Standard MMFs are a longer-dated version MMFs. They have the following characteristics:
- minimum 7.5% of the fund volume maturing overnight
- minimum 15% to mature within seven days
- maximum WAM of 180 days
- maximum WAL of 365 days
- maximum 5% holding for any individual underlying issuer (excluding government and overnight deposits).
MMFs have grown significantly in size and importance over the years, with institutional clients and corporates as primary investors. But the funds are also used by councils, universities, and private investors, which broadens the user base. That’s because MMFs tend to offer a competitive rate that is close to or above current interest rates. They also usually have no restrictions on access, which makes them a highly liquid asset with compelling returns. This is due to the underlying laddering of durations, which are actively managed in line with the shape of the yield curve.
But be warned: ‘money market fund’ is a broad term that covers different funds and investment time horizons. Investors must look at the prospectus to ensure the MMF corresponds with their desired risk profile. For example, some MMFs use derivatives for additional returns, which adds another layer of risk. Investment managers must therefore clearly state the use of derivatives in the prospectus and factsheets. Some MMFs are AAA-rated and some might not be.

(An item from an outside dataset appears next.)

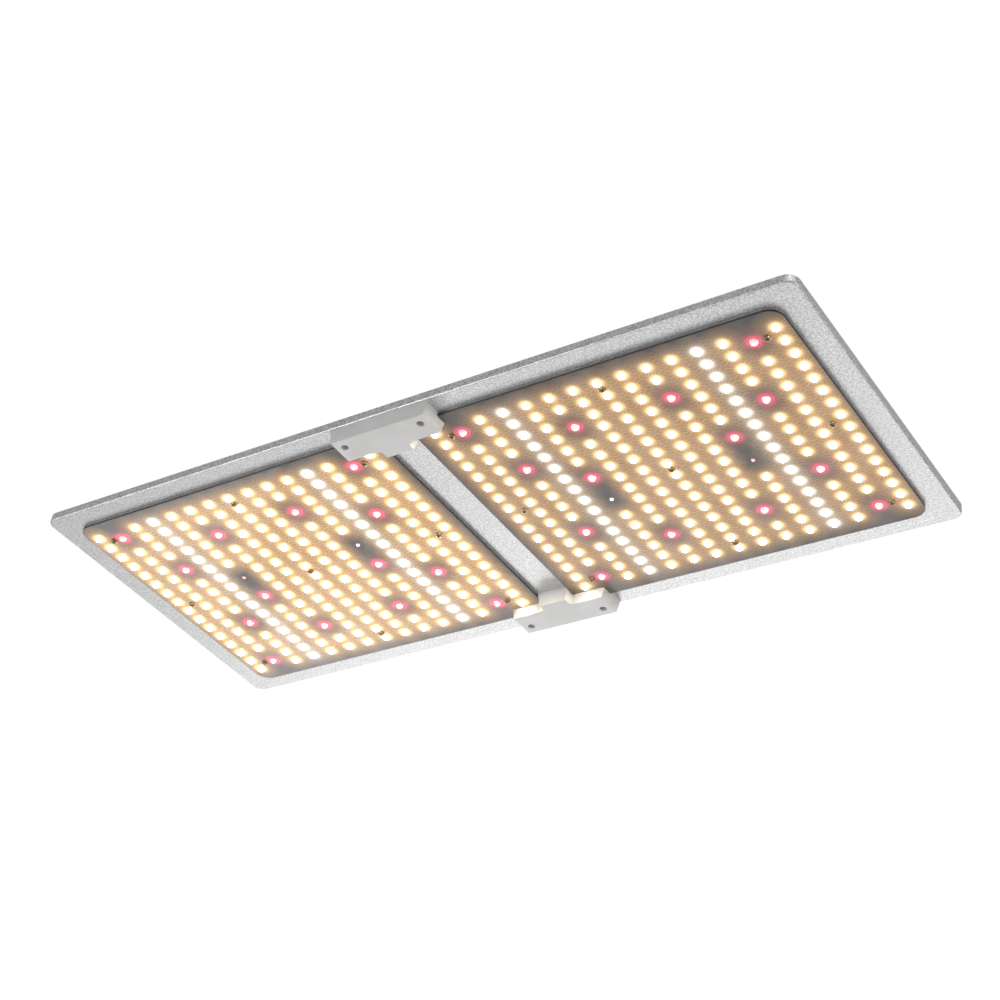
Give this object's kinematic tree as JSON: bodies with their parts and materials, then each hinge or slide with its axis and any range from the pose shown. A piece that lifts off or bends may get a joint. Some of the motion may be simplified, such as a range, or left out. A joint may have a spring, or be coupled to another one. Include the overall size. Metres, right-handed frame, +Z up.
{
  "type": "led grow light",
  "caption": "Hanging panel lamp: shallow metal pan, two LED boards beneath, wire covers at mid-length, a driver with dimmer on top and swinging hang rings.",
  "frame": {"origin": "middle of the four hang rings' hinge pins, level with the pins' axes", "axes": "+X along the lamp towards the power inlet, +Y across it, away from the side where the output cable goes through the plate, +Z up; the LEDs face -Z"},
  "size_m": [0.648, 0.271, 0.058],
  "materials": {
    "pan_coat": "pebbled satin coat",
    "board_coat": "glossy lacquered circuit board",
    "thermal_pad": "matte",
    "warm_led": "clear silicone dome",
    "cool_led": "clear silicone dome",
    "red_led": "clear silicone dome",
    "violet_led": "clear silicone dome",
    "infrared_led": "clear silicone dome",
    "white_plastic": "smooth moulded",
    "steel": "zinc plated",
    "red_wire": "smooth",
    "black_wire": "smooth",
    "white_wire": "smooth",
    "black_rubber": "matte",
    "black_plastic": "fine grain",
    "driver_aluminium": "anodised extrusion",
    "end_cap": "die-cast, powder coated",
    "brass": "turned",
    "driver_board": "solder mask",
    "ferrite": "ferrite and enamelled wire",
    "capacitor": "sleeved can",
    "dimmer_body": "stamped can",
    "dimmer_shaft": "turned",
    "knob": "ridged",
    "plated_steel": "zinc plated",
    "rivet": "bright"
  },
  "bodies": {
    "lamp": {"board_screws_left": "steel", "board_screws_right": "steel", "cable_clips": "black_plastic", "cool_leds_left": "cool_led", "cool_leds_right": "cool_led", "cover_screws_far": "steel", "cover_screws_near": "steel", "dimmer_potentiometer": "dimmer_body", "driver_board": "driver_board", "driver_capacitors": "capacitor", "driver_case": "driver_aluminium", "driver_choke": "ferrite", "driver_screws": "steel", "driver_standoffs": "brass", "driver_transformer": "ferrite", "grommet": "black_rubber", "hang_strap_far_left": "plated_steel", "hang_strap_far_right": "plated_steel", "hang_strap_near_left": "plated_steel", "hang_strap_near_right": "plated_steel", "hang_strap_rivets": "rivet", "infrared_led_left": "infrared_led", "infrared_led_right": "infrared_led", "input_cap_screws": "steel", "input_end_cap": "end_cap", "led_board_left": "board_coat", "led_board_right": "board_coat", "negative_lead": "black_wire", "output_cable": "black_rubber", "output_cap_screws": "steel", "output_end_cap": "end_cap", "output_gland_body": "black_plastic", "output_gland_nut": "black_plastic", "output_gland_seal": "black_rubber", "pan": "pan_coat", "positive_lead": "red_wire", "power_gland_body": "black_plastic", "power_gland_nut": "black_plastic", "power_gland_seal": "black_rubber", "red_leds_left": "red_led", "red_leds_right": "red_led", "series_jumper": "white_wire", "terminals_left": "white_plastic", "terminals_right": "white_plastic", "thermal_pad_left": "thermal_pad", "thermal_pad_right": "thermal_pad", "violet_led_left": "violet_led", "violet_led_right": "violet_led", "warm_leds_left": "warm_led", "warm_leds_right": "warm_led", "wire_cover_far": "white_plastic", "wire_cover_near": "white_plastic"},
    "ring_near_left": {"hang_ring_near_left": "plated_steel"},
    "ring_near_right": {"hang_ring_near_right": "plated_steel"},
    "ring_far_left": {"hang_ring_far_left": "plated_steel"},
    "ring_far_right": {"hang_ring_far_right": "plated_steel"},
    "dimmer": {"dimmer_knob": "knob", "dimmer_shaft": "dimmer_shaft"}
  },
  "joints": [
    {"name": "swing_near_left", "type": "hinge", "parent": "lamp", "child": "ring_near_left", "pos_m": [-0.25, -0.105, 0], "axis": [1, 0, 0], "range_deg": [0, 180]},
    {"name": "swing_near_right", "type": "hinge", "parent": "lamp", "child": "ring_near_right", "pos_m": [0.25, -0.105, 0], "axis": [1, 0, 0], "range_deg": [0, 180]},
    {"name": "swing_far_left", "type": "hinge", "parent": "lamp", "child": "ring_far_left", "pos_m": [-0.25, 0.105, 0], "axis": [-1, 0, 0], "range_deg": [0, 180]},
    {"name": "swing_far_right", "type": "hinge", "parent": "lamp", "child": "ring_far_right", "pos_m": [0.25, 0.105, 0], "axis": [-1, 0, 0], "range_deg": [0, 180]},
    {"name": "dimmer_turn", "type": "hinge", "parent": "lamp", "child": "dimmer", "pos_m": [-0.106, 0.017, 0.0232], "axis": [-1, 0, 0], "range_deg": [-280, 0]}
  ]
}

MMFs also cover different investment horizons, which investors should consider when choosing a specific fund. The same is true when looking solely at returns. Higher returns tend to go hand-in-hand with higher risk.
Why now for MMFs?
Recent central bank rate hikes have brought interest back to an industry that has existed under the radar for a while; especially in the eurozone, where rates were negative or zero for 10 years. Rate hikes to curb inflation occurred across several currencies. This included the European Central Bank’s 10 consecutive rate hikes (EUR), the Bank of England’s 14 increases (GBP), and the US Federal Reserve’s 11 rises (USD) since last year. These rapid increases have spurred interest in MMFs, with EUR-denominated funds now showing attractive positive returns. MMFs are simple and convenient to use. As such, they’re a compelling complementary cash investment vehicle to traditional investment methods.
Our MMF expertise
At abrdn, we have a long history of managing liquidity assets, with around €47 billion across several currencies (as of 31 December 2022). Our expertise in the sector allows us to offer bespoke solutions to meet a client’s liquidity and yield requirements, as well as their investment time horizon. Our liquidity solutions are available for investors looking for daily dealing access or the potential to enhance their returns. We aim to achieve the latter through different strategies that are focused on duration, credit or a combination of both. Our goal is to ensure cash optimisation within a clearly defined risk budget.
For example, our AAA-rated liquidity funds are available in sterling, euros and US dollars. The minimum individual underlying credit quality for each is A1/P1/F1. abrdn has an extensive team of credit analysts who actively review eligible issuers, creating an approved list with durations per issuer.
Our range of liquidity solutions aims to preserve the value of capital and to provide investors with a return over traditional deposits. Many institutional investors and treasurers find this type of solution attractive as it allows them to efficiently manage their working capital.
We believe investors in our liquidity portfolios benefit from a highly experienced team of investment professionals who follow a robust investment approach. We take a long-term approach to short-term investing. This is based on three core tenets: capital preservation, liquidity maintenance and return stability.
- IMF Monetary and Capital Markets - Global Markets Analysis, February 2023
- ESMA, February 2023. Assets in 2021.